WHAT IS NEEDED
Reproduce the first line and every line after it, exactly, through the one containing "cad_parts[obj.name] = obj". Leave out the rest.

====

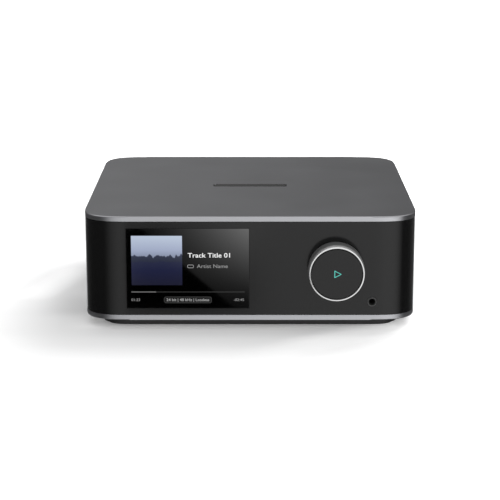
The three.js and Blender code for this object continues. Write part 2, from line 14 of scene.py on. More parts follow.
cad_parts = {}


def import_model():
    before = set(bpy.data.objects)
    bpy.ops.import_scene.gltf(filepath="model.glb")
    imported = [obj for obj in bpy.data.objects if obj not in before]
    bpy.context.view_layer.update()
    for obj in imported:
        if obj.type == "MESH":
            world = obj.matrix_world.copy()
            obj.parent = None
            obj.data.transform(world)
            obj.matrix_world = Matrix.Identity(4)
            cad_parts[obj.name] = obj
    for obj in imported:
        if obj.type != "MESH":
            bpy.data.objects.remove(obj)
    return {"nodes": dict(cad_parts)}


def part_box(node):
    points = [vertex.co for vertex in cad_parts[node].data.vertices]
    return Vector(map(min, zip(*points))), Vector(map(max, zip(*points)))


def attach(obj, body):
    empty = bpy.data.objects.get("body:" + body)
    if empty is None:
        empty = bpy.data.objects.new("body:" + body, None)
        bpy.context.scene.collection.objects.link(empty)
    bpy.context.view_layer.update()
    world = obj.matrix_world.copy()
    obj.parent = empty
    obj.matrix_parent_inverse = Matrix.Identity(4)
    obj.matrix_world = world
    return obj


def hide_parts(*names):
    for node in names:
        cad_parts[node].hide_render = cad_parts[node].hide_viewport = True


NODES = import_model()["nodes"]
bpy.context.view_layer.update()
MM = 0.001
scene = bpy.context.scene


# ---------------------------------------------------------------- places read from the frame
def centre_xz(lo, hi):
    """Middle of a box, seen from the front."""
    return (lo.x + hi.x) / 2, (lo.z + hi.z) / 2


case_lo, case_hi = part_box("case_shell")
fascia_lo, fascia_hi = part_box("front_fascia")
glass_lo, glass_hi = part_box("screen_glass")
knob_lo, knob_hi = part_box("volume_knob")
face_lo, face_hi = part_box("play_button_face")
bezel_lo, bezel_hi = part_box("jack_bezel")
inlay_lo, inlay_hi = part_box("top_inlay")
plinth_lo, plinth_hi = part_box("base_plinth")
foot_lo, foot_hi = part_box("foot_ring")
PANEL_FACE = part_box("rear_panel")[1].y  # the rear panel's outer face

WIDTH = case_hi.x - case_lo.x
FRONT, REAR = case_lo.y, case_hi.y
BOTTOM, TOP = case_lo.z, case_hi.z
CORNER, CORNER_POWER = 28 * MM, 3.0  # superellipse corners of the case's plan
CORNER_X = WIDTH / 2 - CORNER
CORNER_FRONT, CORNER_REAR = FRONT + CORNER, REAR - CORNER

FASCIA_END = fascia_hi.y + 0.25 * MM  # where the case's recess for the fascia stops on the sides
RIM = 3.1 * MM  # height of the rims above and below the fascia
SEAT = 1.8 * MM  # depth of the recess behind the fascia
GLASS_CENTRE = centre_xz(glass_lo, glass_hi)
GLASS_WIDTH, GLASS_HEIGHT = glass_hi.x - glass_lo.x, glass_hi.z - glass_lo.z
KNOB_CENTRE = centre_xz(knob_lo, knob_hi)
KNOB_RADIUS = (knob_hi.x - knob_lo.x) / 2
BEZEL_CENTRE = centre_xz(bezel_lo, bezel_hi)
BEZEL_RADIUS = (bezel_hi.x - bezel_lo.x) / 2
INLAY_Y = (inlay_lo.y + inlay_hi.y) / 2
INLAY_WIDTH, INLAY_DEPTH = inlay_hi.x - inlay_lo.x, inlay_hi.y - inlay_lo.y


# ---------------------------------------------------------------- outlines
def outline(inset, seg=40):
    """Case plan moved inwards: superellipse corners joined by straight sides, anticlockwise."""
    r, power = CORNER - inset, CORNER_POWER
    pts = []
    for sx, sy, backwards in ((1, 1, 0), (-1, 1, 1), (-1, -1, 0), (1, -1, 1)):
        corner_y = CORNER_REAR if sy > 0 else CORNER_FRONT
        for i in range(seg + 1):
            k = i / seg
            t = (1 - k if backwards else k) * math.pi / 2
            c, s = max(math.cos(t), 0.0), max(math.sin(t), 0.0)
            n = (c**power + s**power) ** (1 / power)
            pts.append((sx * (CORNER_X + r * c / n), corner_y + sy * r * s / n))
    return pts


def round_rect(cx, cy, w, h, r, seg):
    pts = []
    for sx, sy, a0 in ((1, 1, 0), (-1, 1, 90), (-1, -1, 180), (1, -1, 270)):
        for i in range(seg + 1):
            a = math.radians(a0 + 90 * i / seg)
            x = cx + sx * (w / 2 - r) + r * math.cos(a)
            pts.append((x, cy + sy * (h / 2 - r) + r * math.sin(a)))
    return pts


def circle(cx, cy, r, n=48):
    turns = [2 * math.pi * i / n for i in range(n)]
    return [(cx + r * math.cos(a), cy + r * math.sin(a)) for a in turns]


def rounded(profile, radii, seg):
    """Rounds the corners of a closed profile. radii is one number, or one per corner."""
    n, out = len(profile), []
    for i in range(n):
        p = Vector(profile[i])
        to_last, to_next = Vector(profile[i - 1]) - p, Vector(profile[(i + 1) % n]) - p
        r = radii[i] if isinstance(radii, (list, tuple)) else radii
        if r <= 0 or to_last.length < 1e-9 or to_next.length < 1e-9:
            out.append(tuple(p))
            continue
        u, v = to_last.normalized(), to_next.normalized()
        half = u.angle(v) / 2
        if half < 0.05 or half > math.pi / 2 - 0.05:
            out.append(tuple(p))
            continue
        trim = min(r / math.tan(half), to_last.length * 0.45, to_next.length * 0.45)
        r = trim * math.tan(half)
        centre = p + (u + v).normalized() * (r / math.sin(half))
        start, end = p + u * trim - centre, p + v * trim - centre
        total = start.angle(end)
        for k in range(seg + 1):
            w = k / seg
            arm = start * math.sin((1 - w) * total) + end * math.sin(w * total)
            out.append(tuple(centre + arm / math.sin(total)))
    return out


# ---------------------------------------------------------------- mesh helpers
def finish_shading(ob, smooth_deg=32):
    for p in ob.data.polygons:
        p.use_smooth = True
    ob.data.set_sharp_from_angle(angle=math.radians(smooth_deg))


def link(name, mesh):
    ob = bpy.data.objects.new(name, mesh)
    scene.collection.objects.link(ob)
    return ob


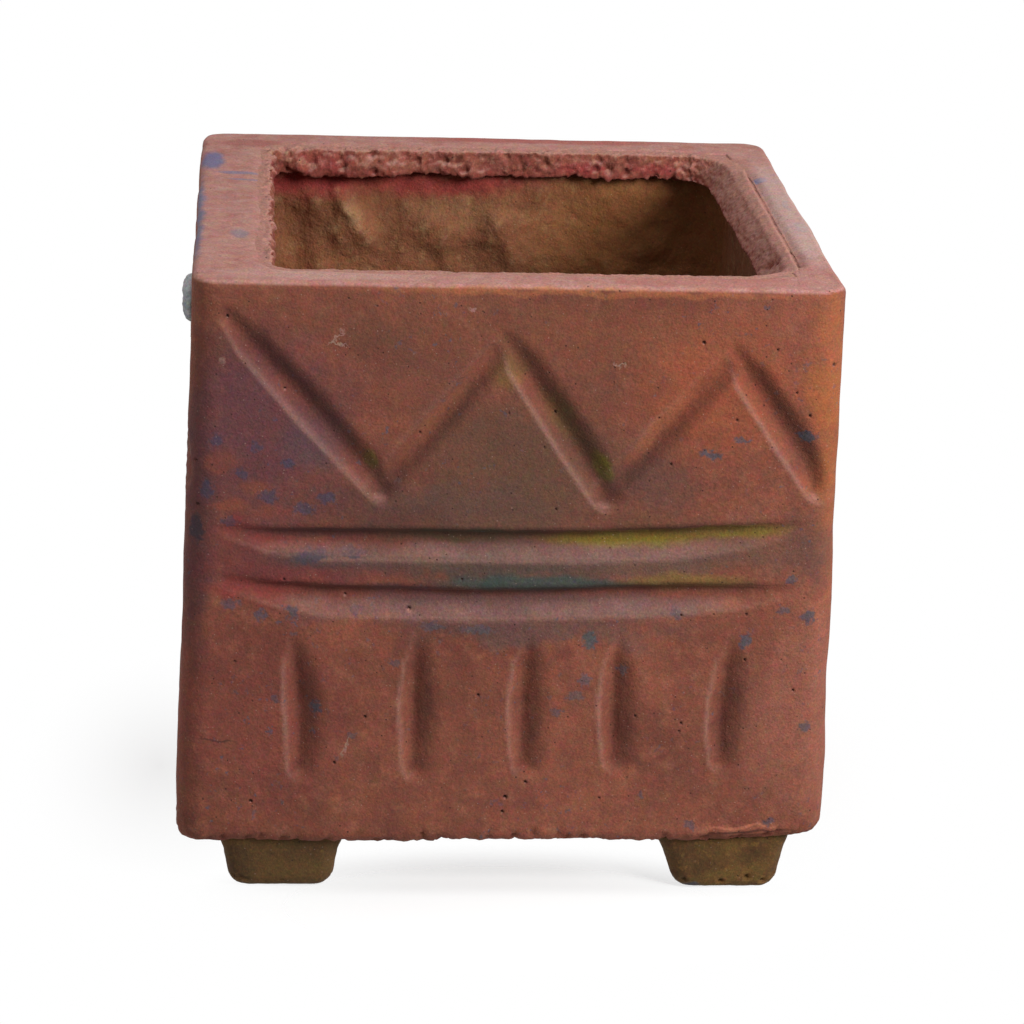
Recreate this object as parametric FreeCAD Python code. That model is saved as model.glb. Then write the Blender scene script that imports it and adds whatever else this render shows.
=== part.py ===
import FreeCAD, Part
import math
import os

# A square planter of pigmented cement, cast upside down in a drafted mould.
# Millimetres, +Z up, origin on the floor under the middle of the pot.
# The front face looks along -Y, and the four feet stand on the floor at Z = 0.

# Whole pot
top_width = 200.0
side_draft = 3.5
body_height = 183.2
foot_height = 18.5
corner_radius = 9.0
rim_bevel = 1.4
base_bevel = 2.6

# Red face coat, cast against the mould
coat_wall = 10.0
coat_corner_radius = 5.0

# Buff mortar lining inside the coat
lining_wall = 6.0
cavity_corner_radius = 14.0
smear_width = 26.0
smear_height = 3.2

# Rough collar of red mix round the mouth, bedded on the lining, and the rim's four widths
collar_depth = 9.0
rim_left = 24.0
rim_right = 18.0
rim_front = 19.0
rim_back = 21.0
mouth_flare = 1.5
mouth_small_radius = 6.0
mouth_large_radius = 15.0

# Mortar slab that closes the pot below, with its drain hole
slab_thickness = 16.0
drain_radius = 7.0

# Feet, tapered blocks of the same mortar
left_foot_inset = 33.0
right_foot_inset = 31.4
foot_setback = 23.0
left_foot_top_width = 38.4
left_foot_floor_width = 31.0
right_foot_top_width = 41.4
right_foot_floor_width = 31.2
foot_top_length = 38.0
foot_floor_length = 35.0
foot_edge_radius = 6.0
foot_bevel = 3.0

# Pressed relief: a zigzag, two bows and a row of dabs on each side
stroke_width = 9.6
stroke_depth = 3.0
link_width = 8.0
upper_bow_width = 8.6
lower_bow_width = 9.4
bow_depth = 2.7
dab_width = 11.5
dab_depth = 3.0

# Spilt mortar that set on the left side, just under the rim
spill_radius = 6.5
spill_crown_radius = 3.5
spill_height = 2.9
spill_drop = 9.0
spill_setback = 16.0

# One overrun for every cut
overrun = 5.0

# Places of the relief on a side: share of the half width to the right, share of the height
# down from the rim, and share of the full depth
zigzag_shares = [
    (-0.89, 0.062, 0),
    (-0.417, 0.356, 1),
    (-0.039, 0.099, 1),
    (0.279, 0.365, 1),
    (0.668, 0.119, 1),
    (0.945, 0.348, 1),
]
upper_bow_shares = [(-0.91, 0.435, 0), (-0.60, 0.453, 0.9), (0.45, 0.439, 0.95), (0.93, 0.413, 0)]
lower_bow_shares = [(-0.90, 0.523, 0), (-0.58, 0.546, 0.9), (0.30, 0.545, 1), (0.91, 0.529, 0)]
dab_tip_share = 0.9
# A dab has three places along its line: pointed head, widest place and foot
dab_shares = [
    [(-0.665, 0.630), (-0.646, 0.815), (-0.638, 0.893)],
    [(-0.287, 0.628), (-0.290, 0.815), (-0.291, 0.892)],
    [(0.061, 0.635), (0.058, 0.810), (0.057, 0.885)],
    [(0.342, 0.636), (0.364, 0.798), (0.374, 0.870)],
    [(0.702, 0.640), (0.694, 0.798), (0.690, 0.871)],
]

# Smears of mortar on the lining, for each wall from the front one, anticlockwise. Each has two ends, as
# shares of the half width to the right, seen from outside, and of the height down from the rim
smear_shares = [
    [[(-0.60, 0.22), (-0.18, 0.36)], [(0.02, 0.72), (0.50, 0.58)]],
    [[(-0.56, 0.50), (-0.12, 0.32)], [(0.14, 0.60), (0.52, 0.76)]],
    [[(0.62, 0.11), (0.33, 0.23)], [(0.14, 0.24), (-0.28, 0.13)], [(-0.36, 0.32), (-0.62, 0.20)],
     [(0.54, 0.56), (0.08, 0.42)], [(-0.06, 0.68), (-0.54, 0.54)]],
    [[(0.04, 0.30), (0.52, 0.22)], [(-0.46, 0.74), (-0.02, 0.58)]],
]

quarter_turn = 90.0

pot_height = foot_height + body_height
base_width = top_width + 2 * side_draft
side_slant = math.degrees(math.atan2(side_draft, body_height))
slab_top = foot_height + slab_thickness
collar_base = pot_height - collar_depth
mouth_width = top_width - rim_left - rim_right
mouth_length = top_width - rim_front - rim_back


def vector(x, y, z):
    return FreeCAD.Vector(x, y, z)


across = vector(1, 0, 0)
slanting = vector(1, 1, 0)
upwards = vector(0, 0, 1)


def width_at(height):
    """Outside width of the drafted body at a height above the floor."""
    share = (pot_height - height) / body_height
    return top_width + 2 * side_draft * share


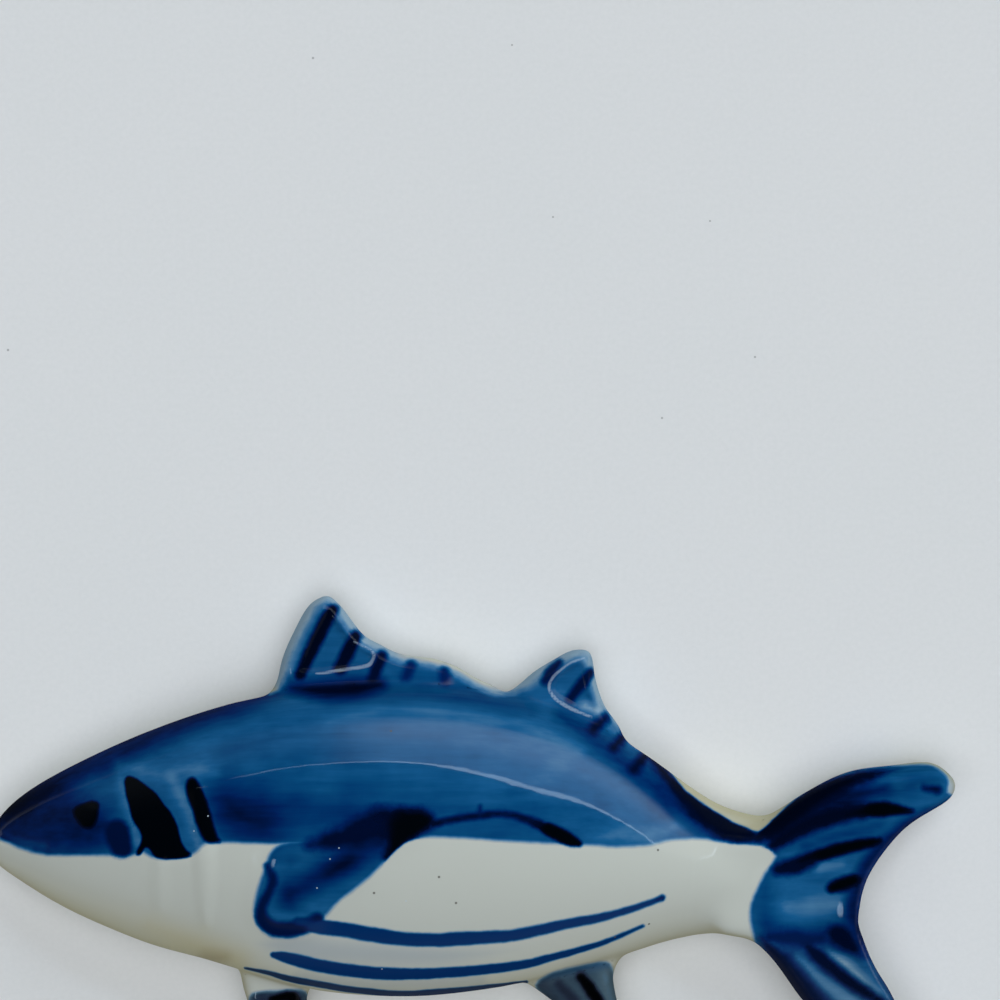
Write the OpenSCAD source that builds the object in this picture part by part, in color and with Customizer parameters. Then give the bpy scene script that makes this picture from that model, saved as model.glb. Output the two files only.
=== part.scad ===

====

REPLY
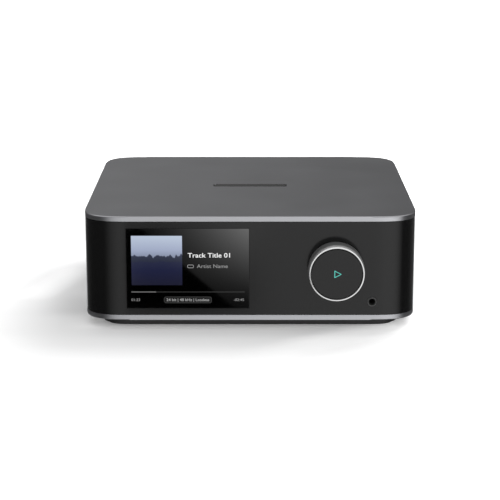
The three.js and Blender code for this object continues. Write part 2, from line 14 of scene.py on. More parts follow.
cad_parts = {}


def import_model():
    before = set(bpy.data.objects)
    bpy.ops.import_scene.gltf(filepath="model.glb")
    imported = [obj for obj in bpy.data.objects if obj not in before]
    bpy.context.view_layer.update()
    for obj in imported:
        if obj.type == "MESH":
            world = obj.matrix_world.copy()
            obj.parent = None
            obj.data.transform(world)
            obj.matrix_world = Matrix.Identity(4)
            cad_parts[obj.name] = obj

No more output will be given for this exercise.